:: ENTRIES PROVIDED ::

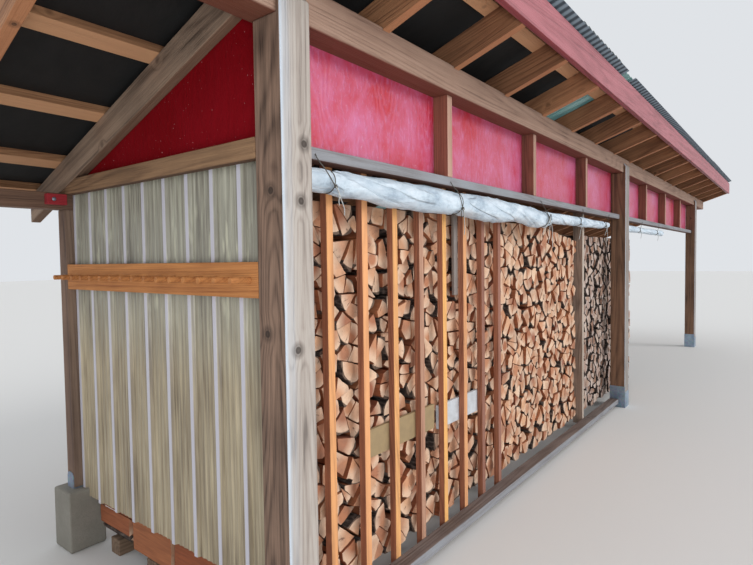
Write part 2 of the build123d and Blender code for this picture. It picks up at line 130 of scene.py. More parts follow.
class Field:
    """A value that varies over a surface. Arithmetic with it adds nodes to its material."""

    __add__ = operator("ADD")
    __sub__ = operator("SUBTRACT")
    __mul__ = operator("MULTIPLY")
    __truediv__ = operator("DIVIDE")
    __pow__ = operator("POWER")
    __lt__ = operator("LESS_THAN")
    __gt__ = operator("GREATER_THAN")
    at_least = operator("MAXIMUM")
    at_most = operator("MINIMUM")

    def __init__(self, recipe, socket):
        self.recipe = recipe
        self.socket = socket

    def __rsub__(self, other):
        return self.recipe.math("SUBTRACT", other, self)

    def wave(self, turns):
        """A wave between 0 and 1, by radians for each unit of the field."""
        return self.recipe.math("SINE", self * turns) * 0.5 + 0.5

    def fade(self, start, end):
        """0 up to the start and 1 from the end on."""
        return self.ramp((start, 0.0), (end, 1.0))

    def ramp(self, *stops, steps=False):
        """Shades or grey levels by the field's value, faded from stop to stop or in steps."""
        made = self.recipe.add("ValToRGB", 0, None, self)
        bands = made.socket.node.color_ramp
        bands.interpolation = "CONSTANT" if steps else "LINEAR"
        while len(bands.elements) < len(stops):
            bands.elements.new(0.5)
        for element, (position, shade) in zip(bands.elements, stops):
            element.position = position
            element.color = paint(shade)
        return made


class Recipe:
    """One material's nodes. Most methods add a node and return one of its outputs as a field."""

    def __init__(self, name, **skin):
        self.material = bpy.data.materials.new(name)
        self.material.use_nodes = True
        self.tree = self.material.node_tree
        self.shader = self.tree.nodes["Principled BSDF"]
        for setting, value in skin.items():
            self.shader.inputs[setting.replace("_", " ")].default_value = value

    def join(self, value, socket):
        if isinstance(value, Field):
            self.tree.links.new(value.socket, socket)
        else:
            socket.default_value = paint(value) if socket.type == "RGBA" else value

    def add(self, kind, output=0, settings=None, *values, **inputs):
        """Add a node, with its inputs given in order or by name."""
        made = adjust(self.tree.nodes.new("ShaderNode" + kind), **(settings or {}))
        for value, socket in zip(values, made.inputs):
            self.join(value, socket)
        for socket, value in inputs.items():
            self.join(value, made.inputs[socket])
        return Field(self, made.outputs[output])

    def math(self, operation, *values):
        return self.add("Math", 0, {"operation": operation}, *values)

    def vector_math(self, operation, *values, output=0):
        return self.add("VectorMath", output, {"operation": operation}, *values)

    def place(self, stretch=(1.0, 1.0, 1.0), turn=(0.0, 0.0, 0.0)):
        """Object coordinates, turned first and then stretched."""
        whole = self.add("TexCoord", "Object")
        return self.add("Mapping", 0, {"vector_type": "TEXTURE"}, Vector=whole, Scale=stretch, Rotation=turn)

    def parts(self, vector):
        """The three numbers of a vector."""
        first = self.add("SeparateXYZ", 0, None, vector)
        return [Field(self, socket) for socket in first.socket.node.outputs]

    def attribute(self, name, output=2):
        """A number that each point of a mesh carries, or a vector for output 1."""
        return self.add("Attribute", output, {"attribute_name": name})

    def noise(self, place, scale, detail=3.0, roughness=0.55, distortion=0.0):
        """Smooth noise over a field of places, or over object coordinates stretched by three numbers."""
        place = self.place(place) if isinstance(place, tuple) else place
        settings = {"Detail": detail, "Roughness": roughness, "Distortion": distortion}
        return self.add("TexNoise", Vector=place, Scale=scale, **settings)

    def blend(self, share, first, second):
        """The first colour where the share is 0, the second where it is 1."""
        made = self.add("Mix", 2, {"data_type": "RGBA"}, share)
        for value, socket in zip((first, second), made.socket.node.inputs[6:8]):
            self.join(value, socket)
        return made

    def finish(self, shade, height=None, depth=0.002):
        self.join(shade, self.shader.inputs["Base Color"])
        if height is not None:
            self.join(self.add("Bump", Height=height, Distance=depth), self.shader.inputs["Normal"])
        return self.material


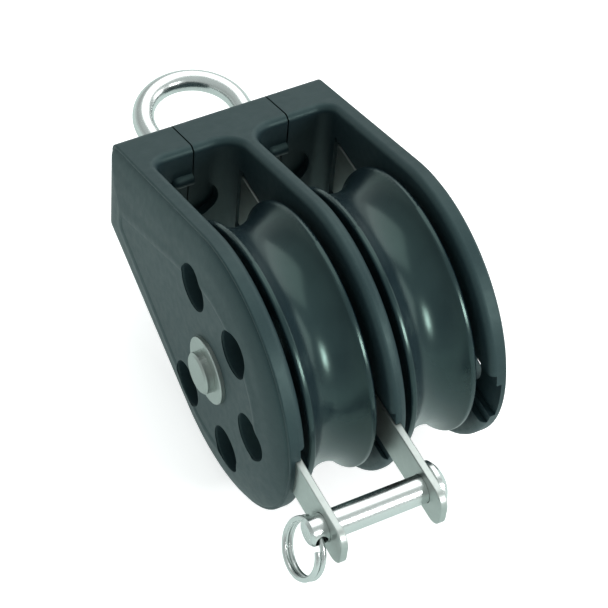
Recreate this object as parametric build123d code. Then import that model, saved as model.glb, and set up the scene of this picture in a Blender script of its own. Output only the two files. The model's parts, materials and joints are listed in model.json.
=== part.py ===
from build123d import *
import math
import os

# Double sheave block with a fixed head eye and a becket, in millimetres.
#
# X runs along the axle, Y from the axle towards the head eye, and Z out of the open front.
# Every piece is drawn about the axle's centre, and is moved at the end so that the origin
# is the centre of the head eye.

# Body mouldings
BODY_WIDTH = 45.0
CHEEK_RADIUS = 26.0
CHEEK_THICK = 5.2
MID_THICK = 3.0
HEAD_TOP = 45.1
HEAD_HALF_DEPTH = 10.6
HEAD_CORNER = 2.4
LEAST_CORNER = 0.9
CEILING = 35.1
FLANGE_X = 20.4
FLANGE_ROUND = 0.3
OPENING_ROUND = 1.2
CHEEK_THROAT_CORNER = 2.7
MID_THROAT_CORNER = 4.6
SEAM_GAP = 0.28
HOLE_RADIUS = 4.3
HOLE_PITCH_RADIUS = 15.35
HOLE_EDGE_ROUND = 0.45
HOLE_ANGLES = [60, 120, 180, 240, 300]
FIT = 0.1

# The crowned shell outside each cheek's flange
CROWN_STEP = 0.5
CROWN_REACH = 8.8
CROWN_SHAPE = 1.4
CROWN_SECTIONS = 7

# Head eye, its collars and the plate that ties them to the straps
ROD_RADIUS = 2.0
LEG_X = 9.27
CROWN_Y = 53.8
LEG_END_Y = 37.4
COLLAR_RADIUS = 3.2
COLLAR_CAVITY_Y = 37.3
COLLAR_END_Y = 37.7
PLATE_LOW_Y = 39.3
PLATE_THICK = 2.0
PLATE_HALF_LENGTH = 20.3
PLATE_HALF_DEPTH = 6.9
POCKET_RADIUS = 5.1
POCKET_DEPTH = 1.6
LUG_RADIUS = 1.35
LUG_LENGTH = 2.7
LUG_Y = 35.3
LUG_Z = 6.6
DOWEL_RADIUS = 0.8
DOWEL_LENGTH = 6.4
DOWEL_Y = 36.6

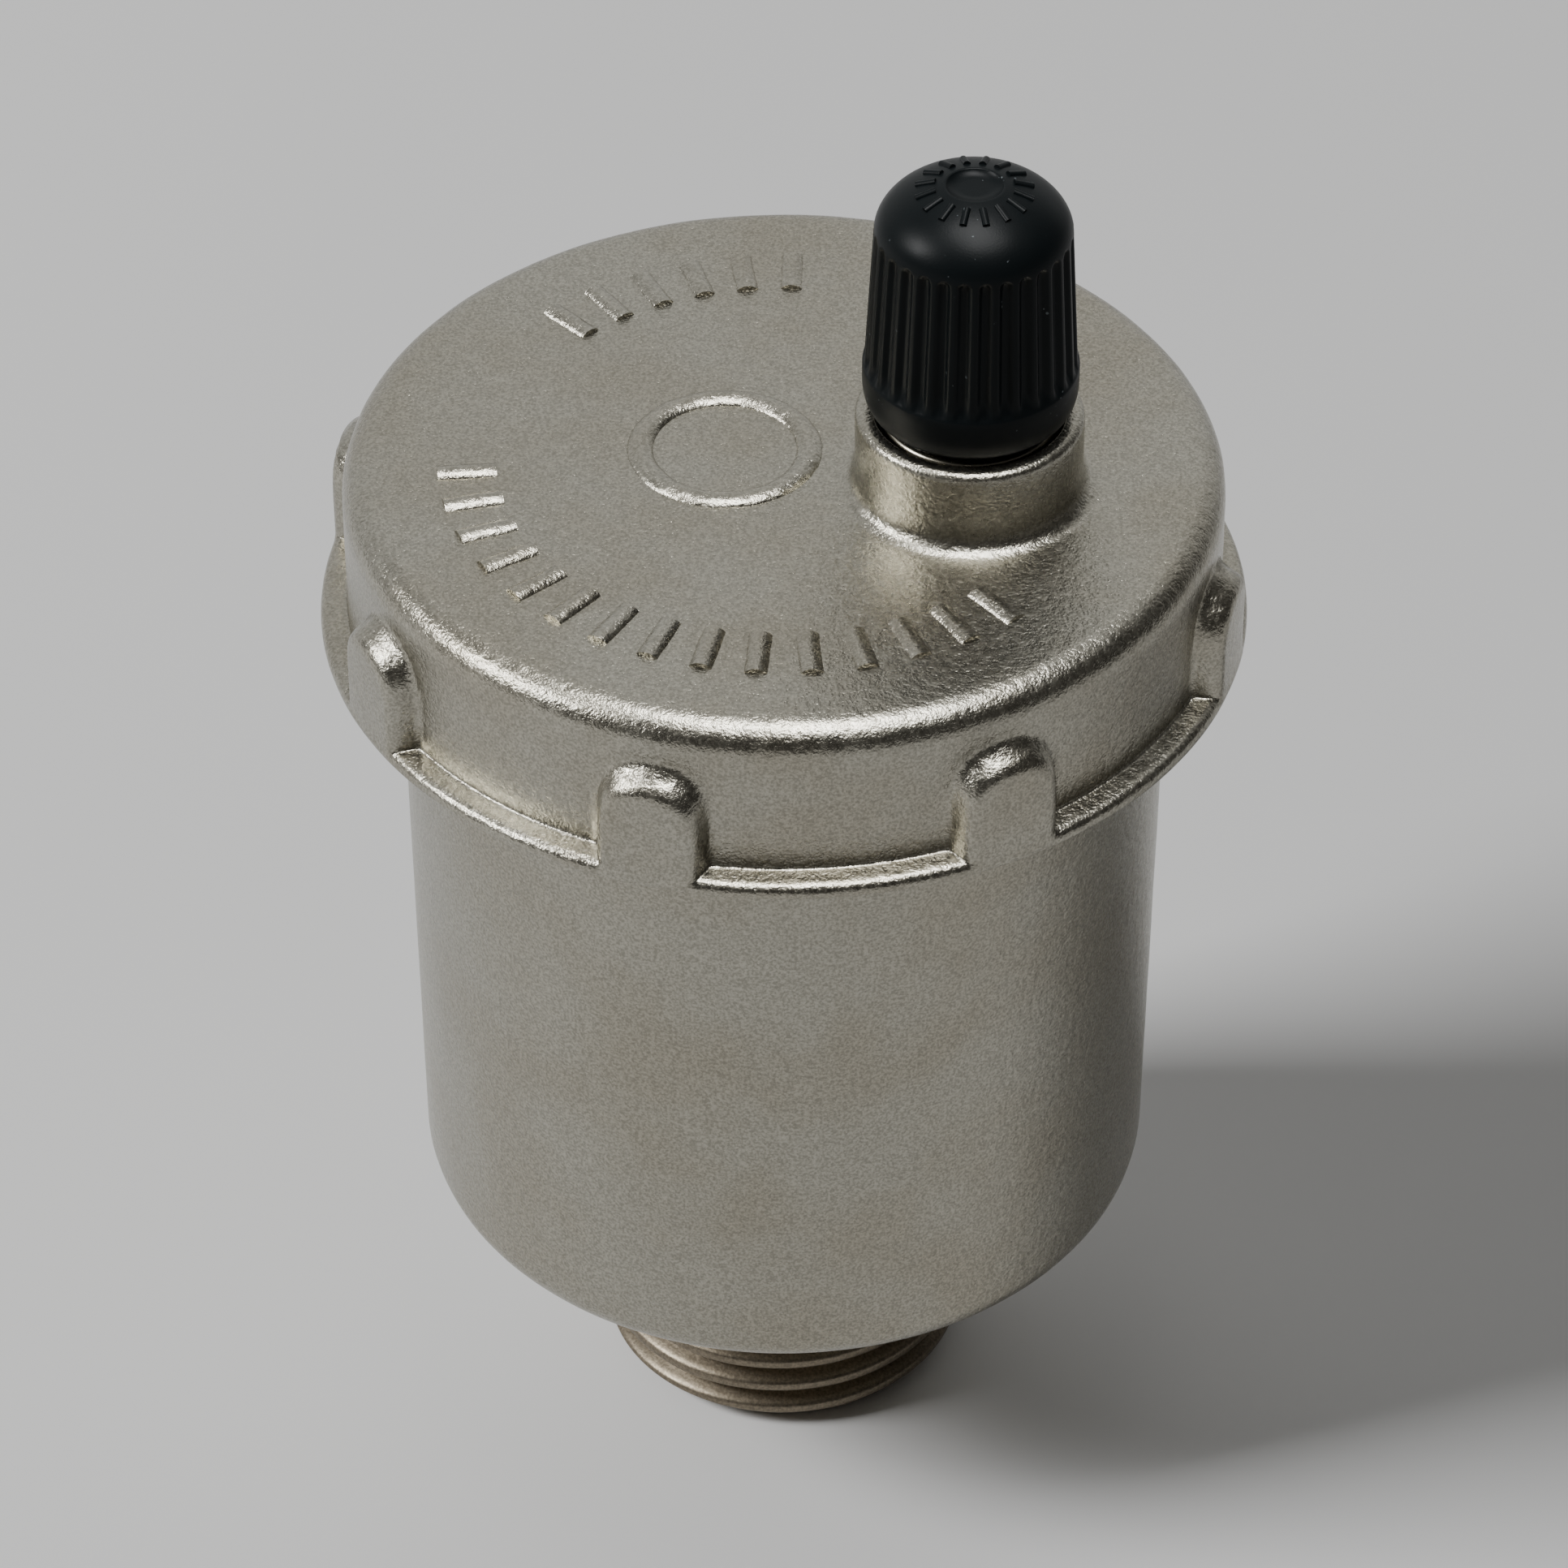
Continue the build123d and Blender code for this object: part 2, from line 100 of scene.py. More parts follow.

:::

--- PROBLEM DESCRIPTION ---
Restate every entry word for word.

--- TASK RESPONSE ---
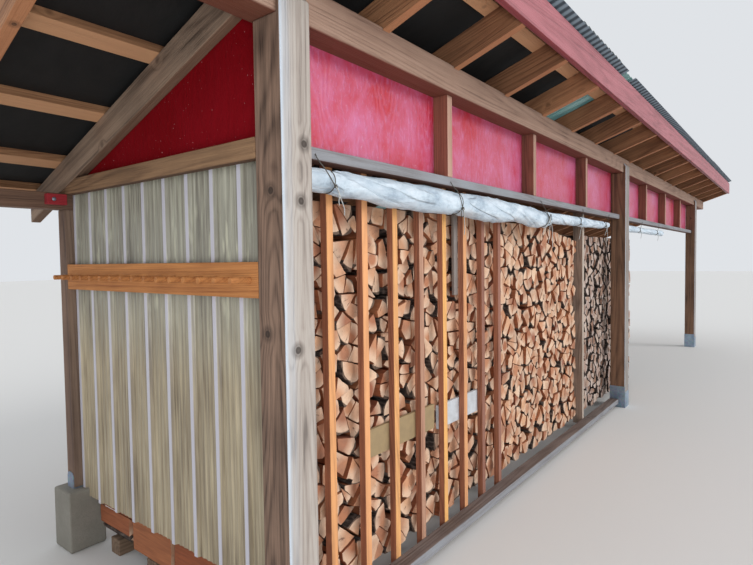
Write part 2 of the build123d and Blender code for this picture. It picks up at line 130 of scene.py. More parts follow.
class Field:
    """A value that varies over a surface. Arithmetic with it adds nodes to its material."""

    __add__ = operator("ADD")
    __sub__ = operator("SUBTRACT")
    __mul__ = operator("MULTIPLY")
    __truediv__ = operator("DIVIDE")
    __pow__ = operator("POWER")
    __lt__ = operator("LESS_THAN")
    __gt__ = operator("GREATER_THAN")
    at_least = operator("MAXIMUM")
    at_most = operator("MINIMUM")

    def __init__(self, recipe, socket):
        self.recipe = recipe
        self.socket = socket

    def __rsub__(self, other):
        return self.recipe.math("SUBTRACT", other, self)

    def wave(self, turns):
        """A wave between 0 and 1, by radians for each unit of the field."""
        return self.recipe.math("SINE", self * turns) * 0.5 + 0.5

    def fade(self, start, end):
        """0 up to the start and 1 from the end on."""
        return self.ramp((start, 0.0), (end, 1.0))

    def ramp(self, *stops, steps=False):
        """Shades or grey levels by the field's value, faded from stop to stop or in steps."""
        made = self.recipe.add("ValToRGB", 0, None, self)
        bands = made.socket.node.color_ramp
        bands.interpolation = "CONSTANT" if steps else "LINEAR"
        while len(bands.elements) < len(stops):
            bands.elements.new(0.5)
        for element, (position, shade) in zip(bands.elements, stops):
            element.position = position
            element.color = paint(shade)
        return made


class Recipe:
    """One material's nodes. Most methods add a node and return one of its outputs as a field."""

    def __init__(self, name, **skin):
        self.material = bpy.data.materials.new(name)
        self.material.use_nodes = True
        self.tree = self.material.node_tree
        self.shader = self.tree.nodes["Principled BSDF"]
        for setting, value in skin.items():
            self.shader.inputs[setting.replace("_", " ")].default_value = value

    def join(self, value, socket):
        if isinstance(value, Field):
            self.tree.links.new(value.socket, socket)
        else:
            socket.default_value = paint(value) if socket.type == "RGBA" else value

    def add(self, kind, output=0, settings=None, *values, **inputs):
        """Add a node, with its inputs given in order or by name."""
        made = adjust(self.tree.nodes.new("ShaderNode" + kind), **(settings or {}))
        for value, socket in zip(values, made.inputs):
            self.join(value, socket)
        for socket, value in inputs.items():
            self.join(value, made.inputs[socket])
        return Field(self, made.outputs[output])

    def math(self, operation, *values):
        return self.add("Math", 0, {"operation": operation}, *values)

    def vector_math(self, operation, *values, output=0):
        return self.add("VectorMath", output, {"operation": operation}, *values)

    def place(self, stretch=(1.0, 1.0, 1.0), turn=(0.0, 0.0, 0.0)):
        """Object coordinates, turned first and then stretched."""
        whole = self.add("TexCoord", "Object")
        return self.add("Mapping", 0, {"vector_type": "TEXTURE"}, Vector=whole, Scale=stretch, Rotation=turn)

    def parts(self, vector):
        """The three numbers of a vector."""
        first = self.add("SeparateXYZ", 0, None, vector)
        return [Field(self, socket) for socket in first.socket.node.outputs]

    def attribute(self, name, output=2):
        """A number that each point of a mesh carries, or a vector for output 1."""
        return self.add("Attribute", output, {"attribute_name": name})

    def noise(self, place, scale, detail=3.0, roughness=0.55, distortion=0.0):
        """Smooth noise over a field of places, or over object coordinates stretched by three numbers."""
        place = self.place(place) if isinstance(place, tuple) else place
        settings = {"Detail": detail, "Roughness": roughness, "Distortion": distortion}
        return self.add("TexNoise", Vector=place, Scale=scale, **settings)

    def blend(self, share, first, second):
        """The first colour where the share is 0, the second where it is 1."""
        made = self.add("Mix", 2, {"data_type": "RGBA"}, share)
        for value, socket in zip((first, second), made.socket.node.inputs[6:8]):
            self.join(value, socket)
        return made

    def finish(self, shade, height=None, depth=0.002):
        self.join(shade, self.shader.inputs["Base Color"])
        if height is not None:
            self.join(self.add("Bump", Height=height, Distance=depth), self.shader.inputs["Normal"])
        return self.material


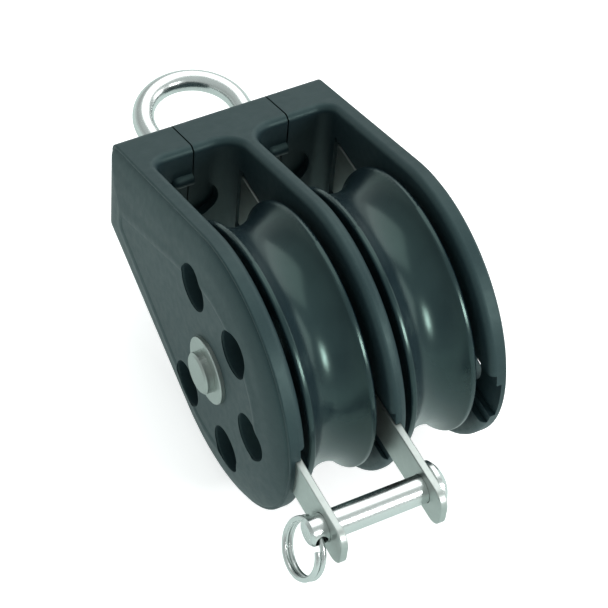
Recreate this object as parametric build123d code. Then import that model, saved as model.glb, and set up the scene of this picture in a Blender script of its own. Output only the two files. The model's parts, materials and joints are listed in model.json.
=== part.py ===
from build123d import *
import math
import os

# Double sheave block with a fixed head eye and a becket, in millimetres.
#
# X runs along the axle, Y from the axle towards the head eye, and Z out of the open front.
# Every piece is drawn about the axle's centre, and is moved at the end so that the origin
# is the centre of the head eye.

# Body mouldings
BODY_WIDTH = 45.0
CHEEK_RADIUS = 26.0
CHEEK_THICK = 5.2
MID_THICK = 3.0
HEAD_TOP = 45.1
HEAD_HALF_DEPTH = 10.6
HEAD_CORNER = 2.4
LEAST_CORNER = 0.9
CEILING = 35.1
FLANGE_X = 20.4
FLANGE_ROUND = 0.3
OPENING_ROUND = 1.2
CHEEK_THROAT_CORNER = 2.7
MID_THROAT_CORNER = 4.6
SEAM_GAP = 0.28
HOLE_RADIUS = 4.3
HOLE_PITCH_RADIUS = 15.35
HOLE_EDGE_ROUND = 0.45
HOLE_ANGLES = [60, 120, 180, 240, 300]
FIT = 0.1

# The crowned shell outside each cheek's flange
CROWN_STEP = 0.5
CROWN_REACH = 8.8
CROWN_SHAPE = 1.4
CROWN_SECTIONS = 7

# Head eye, its collars and the plate that ties them to the straps
ROD_RADIUS = 2.0
LEG_X = 9.27
CROWN_Y = 53.8
LEG_END_Y = 37.4
COLLAR_RADIUS = 3.2
COLLAR_CAVITY_Y = 37.3
COLLAR_END_Y = 37.7
PLATE_LOW_Y = 39.3
PLATE_THICK = 2.0
PLATE_HALF_LENGTH = 20.3
PLATE_HALF_DEPTH = 6.9
POCKET_RADIUS = 5.1
POCKET_DEPTH = 1.6
LUG_RADIUS = 1.35
LUG_LENGTH = 2.7
LUG_Y = 35.3
LUG_Z = 6.6
DOWEL_RADIUS = 0.8
DOWEL_LENGTH = 6.4
DOWEL_Y = 36.6

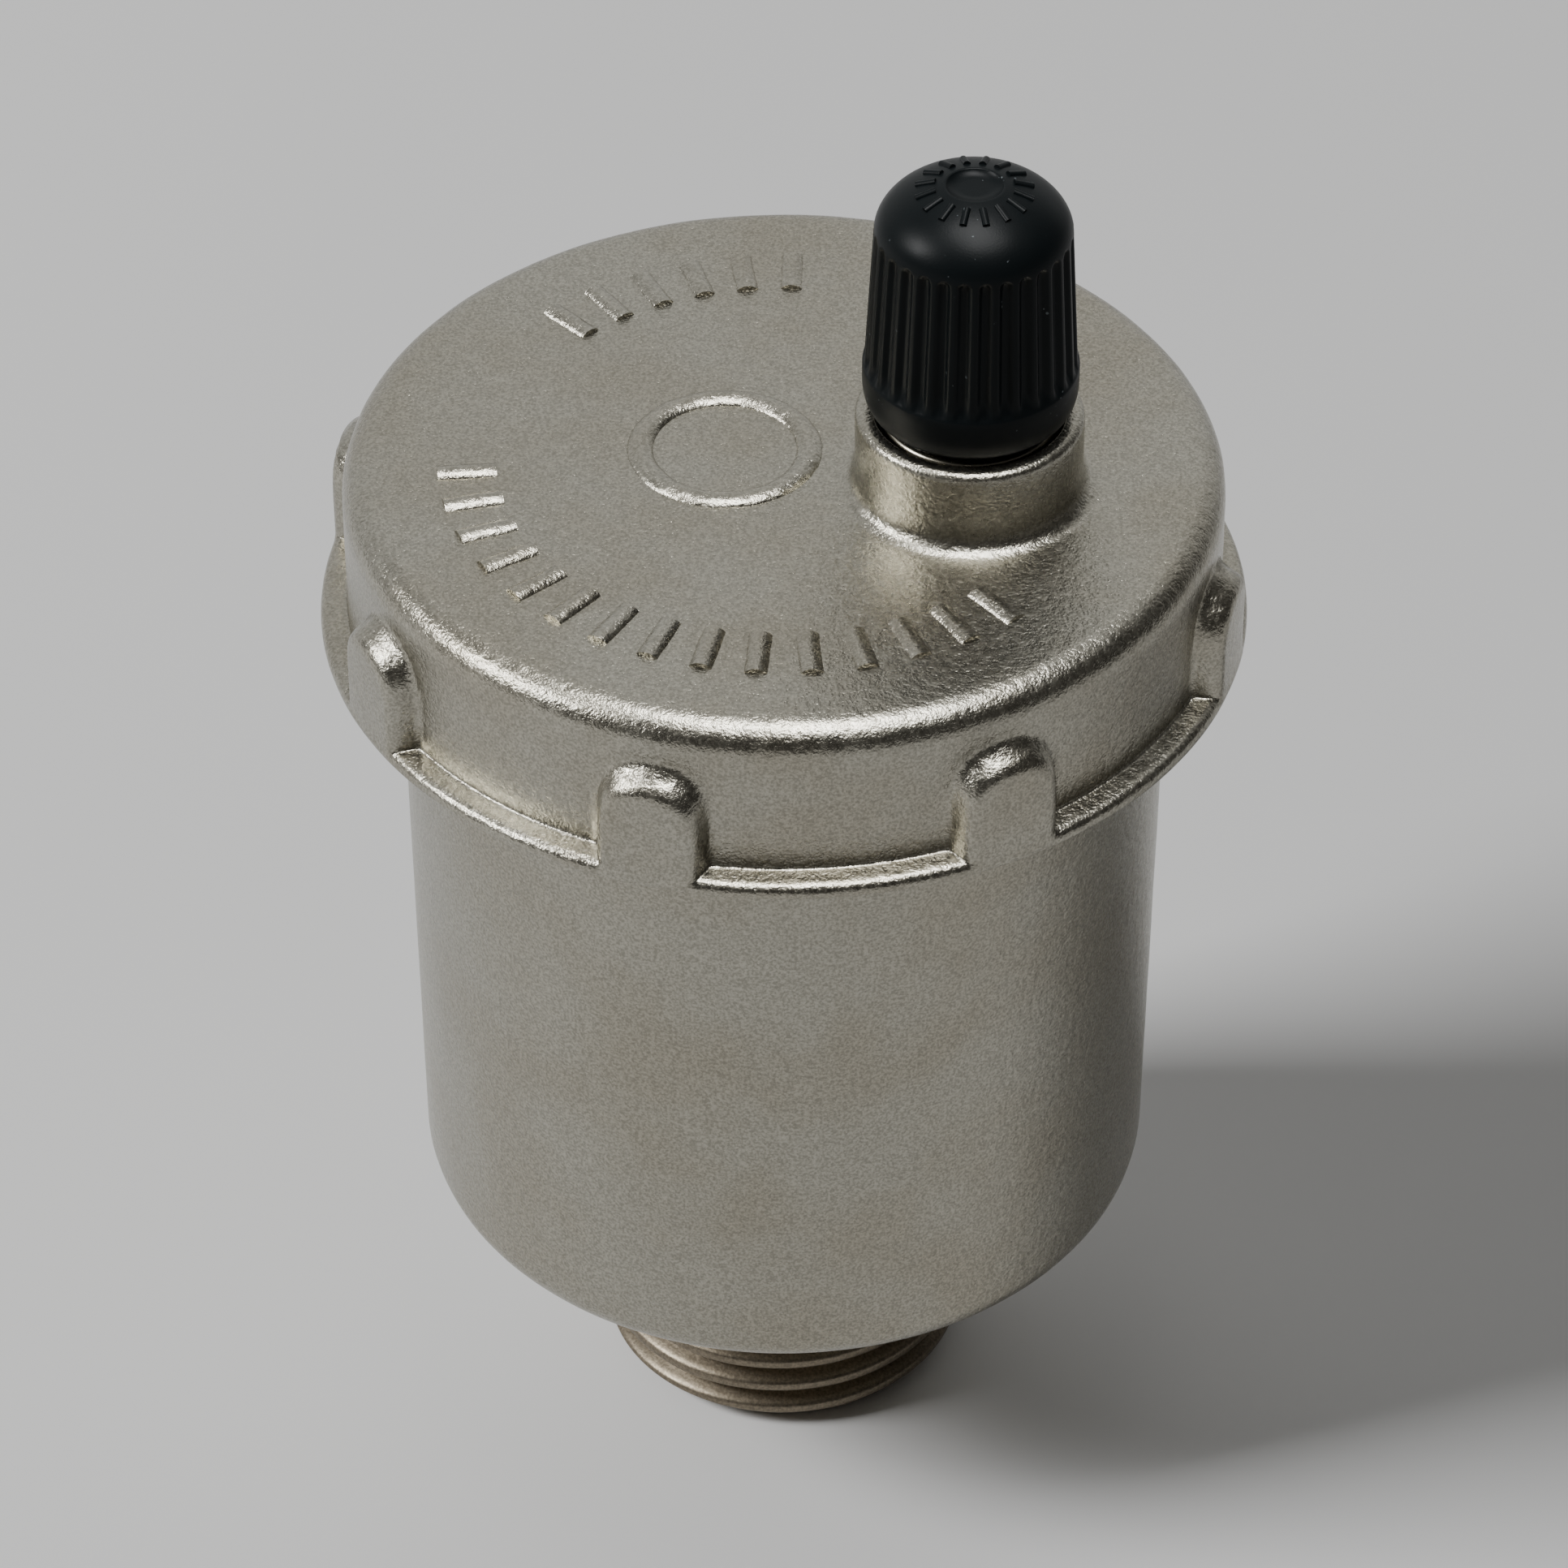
Continue the build123d and Blender code for this object: part 2, from line 100 of scene.py. More parts follow.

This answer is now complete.